Politics in Nebraska
Nebraska is generally considered a Republican state — the last time a Democratic candidate won the state was in 1964. However, it's one of two states — Maine is the other — that doesn't give all of its electoral votes to the presidential candidate that wins the state.
Instead, the candidate who wins the most votes statewide is awarded two of the state's five electoral votes. Then, the state's three congressional districts each get one electoral vote, which means there's a possibility that more than one candidate could win electoral votes from the state. For example, in 2008, John McCain beat out Barack Obama in Nebraska with a 15 percent majority. However, Obama won the Second Congressional District with a 1.2 percent majority, so Obama was awarded one electoral vote, and McCain was awarded four.
Nebraska Fun Facts
- Nebraska was once known as "The Great American Desert," but it has more miles of river than any other state.
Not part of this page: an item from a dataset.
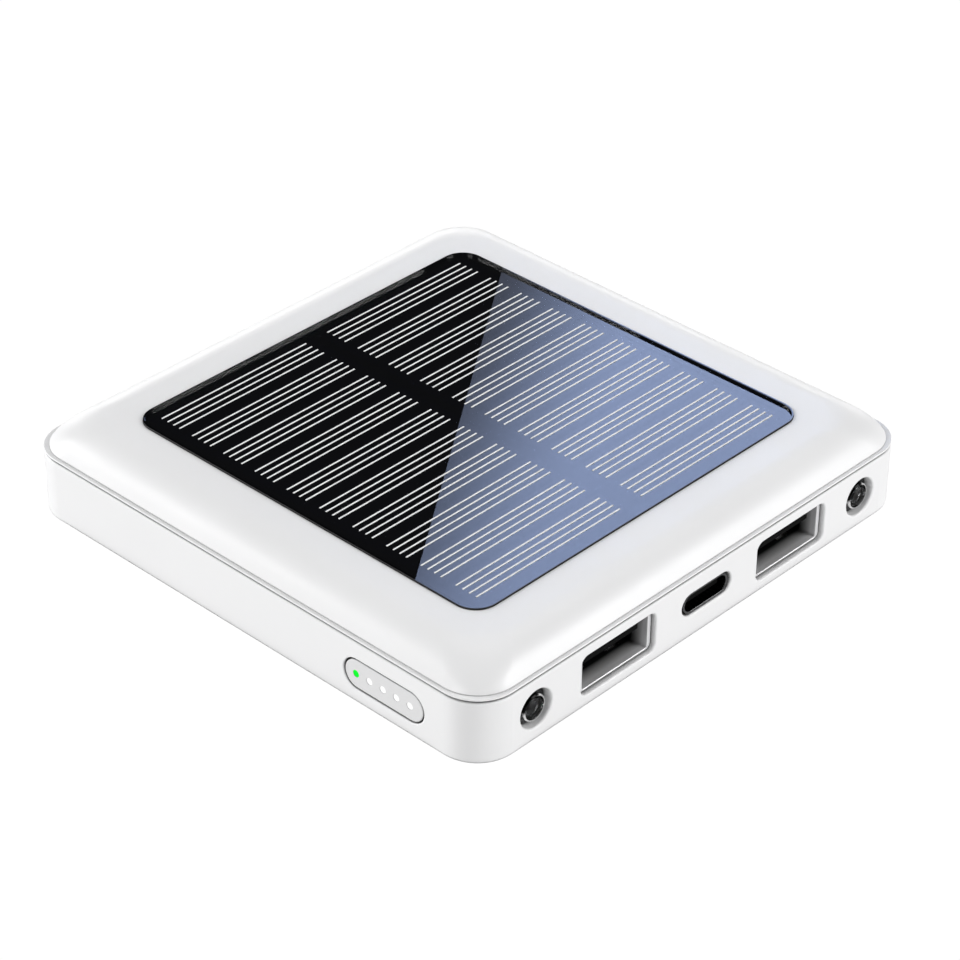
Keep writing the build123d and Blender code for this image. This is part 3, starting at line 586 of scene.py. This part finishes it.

Also, you can find the largest indoor rainforest in the United States, the Lied Jungle, at the Henry Doorly Zoo, which is most undesert-like.
- Omaha is home to a 6-foot-tall statue of Chef Boyardee — the real-life chef who graced cans of Spaghetti-Os. But canned pasta isn't the only food item the state is known for; Reuben sandwiches and Kool-Aid were all invented in Nebraska.
- The Village of Lehigh once had a law that banned merchants from selling donut holes. The chairman of the village board believed that donut holes were just waste and merchants were selling them for an undue profit. Fortunately, the law was repealed in 1990 so you can now enjoy the tasty treat.